On my most recent hike, I passed by an individual who was having a lot of trouble making his way down the path. He began to complain to his hiking partner, crying out that “these Balenciaga shoes were NOT made for hiking!” Trust me, I definitely understand the hustle of putting on a nice, Instagrammable outfit to match your equally Instagrammable view. However, as even the most beginner of trails may take at least an hour, it’s important to feel comfortable throughout the whole trip. Wearing clothes that you can move freely in and putting on a good pair of runners or hiking boots makes all the difference. Not only will you feel the most at ease, you will also ensure that you are keeping your feet and body safe and in good condition.
- Remember that it’s all about the journey, not the destination.
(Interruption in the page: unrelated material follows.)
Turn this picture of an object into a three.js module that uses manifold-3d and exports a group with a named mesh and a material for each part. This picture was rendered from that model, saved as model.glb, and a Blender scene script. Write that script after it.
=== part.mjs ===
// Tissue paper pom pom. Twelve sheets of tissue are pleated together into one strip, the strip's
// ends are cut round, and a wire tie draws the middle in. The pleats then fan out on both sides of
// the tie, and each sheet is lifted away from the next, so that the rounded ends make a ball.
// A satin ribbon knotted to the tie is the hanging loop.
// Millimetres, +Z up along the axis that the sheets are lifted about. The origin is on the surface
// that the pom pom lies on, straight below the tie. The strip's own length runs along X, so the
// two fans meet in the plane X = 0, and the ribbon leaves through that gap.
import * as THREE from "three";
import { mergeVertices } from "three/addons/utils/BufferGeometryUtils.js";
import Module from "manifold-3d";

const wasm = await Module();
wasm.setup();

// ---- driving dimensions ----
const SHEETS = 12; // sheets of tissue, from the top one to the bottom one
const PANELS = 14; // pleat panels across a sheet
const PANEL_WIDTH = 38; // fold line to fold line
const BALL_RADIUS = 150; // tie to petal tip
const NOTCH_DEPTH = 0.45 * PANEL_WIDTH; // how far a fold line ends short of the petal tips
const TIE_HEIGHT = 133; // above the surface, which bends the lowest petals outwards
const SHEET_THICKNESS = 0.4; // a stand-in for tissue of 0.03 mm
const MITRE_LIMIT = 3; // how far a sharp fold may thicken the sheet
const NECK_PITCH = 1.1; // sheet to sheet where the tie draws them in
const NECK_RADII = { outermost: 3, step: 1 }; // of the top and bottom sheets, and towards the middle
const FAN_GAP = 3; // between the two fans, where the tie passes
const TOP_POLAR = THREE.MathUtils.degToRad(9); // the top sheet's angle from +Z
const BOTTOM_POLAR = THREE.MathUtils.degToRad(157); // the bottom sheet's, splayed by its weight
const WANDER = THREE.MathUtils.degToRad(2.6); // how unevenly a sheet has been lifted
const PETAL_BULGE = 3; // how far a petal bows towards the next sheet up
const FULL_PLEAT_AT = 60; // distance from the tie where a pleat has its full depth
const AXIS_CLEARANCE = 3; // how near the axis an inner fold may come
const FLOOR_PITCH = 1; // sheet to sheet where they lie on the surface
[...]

This last tip is possibly one of the most overused cliches, not just in hiking but in life in general, but it could not be more relevant. In my earlier hiking days, I would get so frustrated and impatient with having to travel for such long distances just to see a nice view. However, it wasn’t until I began to focus more on my surroundings, rather than the length of the trail, that I started to see hiking in a new light. Of course, the views can be the most rewarding part of the experience. However, there is a lot of beauty to be witnessed during the trek itself. One of my favourite hikes is the Elk Mountain trail. While it boasts an incredible mountain view, walking past fields of flowers and being surrounded by the mist and tall trees on the way there was what really engrossed me. Now, I find it much easier to hike for countless hours, as I can enjoy passing the time by soaking in the journey along the way.